有个疑问,提出来恐怕不礼貌,但知识不能不求甚解,所以还是要问:拍洪尚秀的电影需要化妆吗?
最后几分钟被击中了 他能给她的全部都在电影里了
三星半//如果是柏林评审团大奖 倒觉得有些过分了 仿佛一种私影像 整部电影都在等着一个可以赋予那句“我爱你”绝对合理性的瞬间//在中间段 他们站在公园洗手间前谈论着电影 穆老师突然问“你以前找人拍片子也是这个样子的吧?”//她也会猛地感受到那些藏在镜头里的爱意 然后回过神来 金敏喜像猫的话其实她也很像 于是我似乎越来越能理解这样的女性演员和角色了
所以要这样走出你目光中的小路。
我好像看懂了,又好像没有。但可以肯定的是我不喜欢。
南北朝时期,嵇康把竹林七贤一些有的没的,日常生活,喝点小酒等,不加修饰的拍下来,或者写下来,或者刻在竹简上,此举越随着朝代更迭,越那什么,这么解释,不知道明白了否?
2022-98 从金敏喜的出现,电影一扫之前的阴霾,氛围愈发晴朗,像是戏外两人镜花水月的相遇。这才是真正的像写情书一样拍电影。
談話電影,與同事、朋友談話、探討創作會想到這個電影。
欧尼珍惜地捧着野花野草扎成的花束,轻哼着婚礼进行曲,走向老洪,一直缺席的老洪终于以声音出现,两人互道我爱你。
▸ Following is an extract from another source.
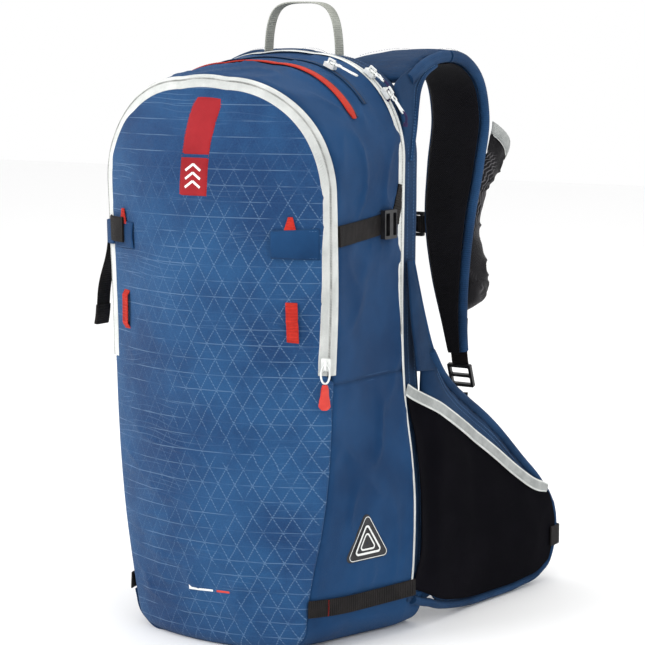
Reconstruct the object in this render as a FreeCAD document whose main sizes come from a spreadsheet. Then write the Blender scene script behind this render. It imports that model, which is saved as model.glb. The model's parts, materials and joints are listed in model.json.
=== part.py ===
import FreeCAD, Part
import math
import os

import Sketcher
from FreeCAD import Matrix, Placement, Rotation, Vector

# Ski touring backpack, standing on its base.  Millimetres, +Z up, -Y towards the front
# panel, +Y towards the harness, +X to the side of the flask pocket, which is the wearer's
# right.  All shapes are drawn with the main zip's plane at y = 0, then moved by back_plane.

doc = FreeCAD.newDocument("SkiBackpack")

# ---------------------------------------------------------------- driving dimensions
SIZES = [
    ("back_plane", -60), ("pack_depth", 190),
    ("back_top", 576), ("front_top", 549.5), ("crown", 2.5),
    ("back_corner", 100), ("front_corner", 112), ("foot_corner", 28),
    ("back_shoulder", 131), ("front_shoulder", 136),
    ("fabric", 3), ("seam_gap", 0.2), ("foot_drop", 1),
    ("base_top", 30), ("side_top", 264),
    ("fold_low", 262), ("fold_high", 290), ("hinge_y", -152),
    ("zip_outer", 4), ("zip_inner", 10),
    ("panel_depth", 30), ("pad_thick", 8),
    ("strap_thick", 12), ("strap_outer", 115), ("strap_end_y", 105),
    ("wing_thick", 13), ("wing_x", 137), ("wing_hinge_y", 107), ("wing_flare", 5),
    ("webbing", 20), ("webbing_thick", 1.6), ("belt_webbing", 30),
    ("loop_span", 82), ("loop_height", 50), ("loop_y", 21), ("loop_axis", 575),
    ("slider_length", 12), ("slider_width", 9), ("slider_thick", 4),
    ("bridge_height", 4.6), ("bridge_bar", 1.5), ("bridge_width", 2.4), ("bridge_length", 8),
    ("pull_thick", 1.3), ("pull_width", 7), ("eye_bar", 1.3),
    ("lock_width", 28), ("lock_height", 26), ("lock_thick", 4),
    ("stripe_thick", 0.8),
]

# Half-width of the pack at its back and front planes, by height.
OUTLINE_HEIGHTS = [28, 58, 128, 178, 243, 343]
BACK_HALF_WIDTHS = [138, 145, 147, 143, 134, 130]
FRONT_HALF_WIDTHS = [86, 90, 107, 117, 126.5, 134]

# Front face: depth of its centre line and how much it falls back to the sides, by height.
FACE_HEIGHTS = [-20, 48, 138, 238, 338, 418, 478, 518, 548, 590]
FACE_CENTRE = [-150, -158, -166, -170, -171, -170, -166, -158, -150, -136]
FACE_FALL = [2.5, 2.4, 2.6, 2.64, 2.64, 2.4, 2.1, 2.0, 1.8, 1.6]

sheet = doc.addObject("Spreadsheet::Sheet", "Sizes")


def fill_sheet():
    rows = list(SIZES)
    for i, values in enumerate(zip(OUTLINE_HEIGHTS, BACK_HALF_WIDTHS, FRONT_HALF_WIDTHS)):
        for word, value in zip(("outline_height_", "back_half_", "front_half_"), values):
            rows.append((word + "abcdefg"[i], value))
    for row, (alias, value) in enumerate(rows, start=1):
        sheet.set("A%d" % row, alias)
        sheet.set("B%d" % row, str(value))
        sheet.setAlias("B%d" % row, alias)
    doc.recompute()


fill_sheet()


def size(alias):
    return float(sheet.get(alias))


FABRIC = size("fabric")
GAP = size("seam_gap")
DEPTH = size("pack_depth")
nodes = []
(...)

洪尚秀每年一部《我老婆最美》,这次更是令人发指的把自己拍的小短片直接放到电影结尾了!
用手语读诗,用电影讲我爱你。
我更愿意把洪常秀的电影当作一场影像实验,常带给人一种神奇的体验。镜头所能捕捉到的事物仅仅是他们所反射的光线通过镜头投射到传感器上的二维投影而已;电影之所以得以存在,是因为人脑的抽象能力,可以把碎片化的信息整合起来形成一个完整的对外界事物的认知。语言是一种更加抽象的投影。就像手语,几个动作就能白日漫漫和散步的想法表现得生动到位。而当我们习惯了抽象,遇到一个特别具象的事物反而会觉得陌生,大脑的抽象思维开始失灵——由此生发出一种隐隐的不安和对自己的不确定,不知在真实与虚构之间该如何切换了。
最后几分钟被击中了 他能给她的全部都在电影里了
他们几人站在公园尬聊,很像回村我妈站在村口和乡亲们持续尬聊(我在旁边站成一根柱子)
不然我是万万不看的。
你比她还爱她的生活吗?
三星半,其实小说家的角色就是洪本人,借角色之口充分发挥自己的表达欲,借用影像记录真实的一切,而“不是纪录片”又剥离剧作和真实的联系,这种模糊了现实和虚构的边界,显得未加修饰又格外动人。结尾金敏喜哼的婚礼进行曲更是圆一个戏外的梦,同样模糊边界一般用电影讲述现实中的愿望。
故事主线借由女作家的坚持传递自己的电影作者观,戏中“戏”则继续摇滚到底地向世界宣誓他们爱的主权。如果真有什么能够温暖四季的,大概就是金敏喜面对爱人时,那足以消弭一切的笑吧。
9.4/10 #Filmlinc 理解电影的题眼不再是标题本身,而是书店内景中的一本书名:Today Will Be Different, 言简意赅地道出了洪片的本质: 一个"略有不同"的"平凡日子"。抛去对自我导演旅途的自反,抛开(影片内/外的)身份的穿梭,最重要的本质实则是“偶然与想象”。数个镜头中似是设计似是意外的“发生”:开头段谈话时告示板的滑落,餐厅一段时在门外偷窥的小女孩(难道不正像是《在你面前》里的那个孩子吗)。“偶然”同样构成了所有的会面/谈话,更直接成为片中电影的创作契机。而关于"想象": 则是所有对“偶然”的重塑或指引(包含那些“尴尬”的瞬间),更是小说家所要做的准备,也更是片中对“小说家的电影”的制作过程与成片的忽略,相较于自上而下的侵入式的展示,洪显然更致力于邀请观众与他共同完成“想象”。
-,目光变得极柔和的女性电影,纯粹作为客体形象的金敏喜。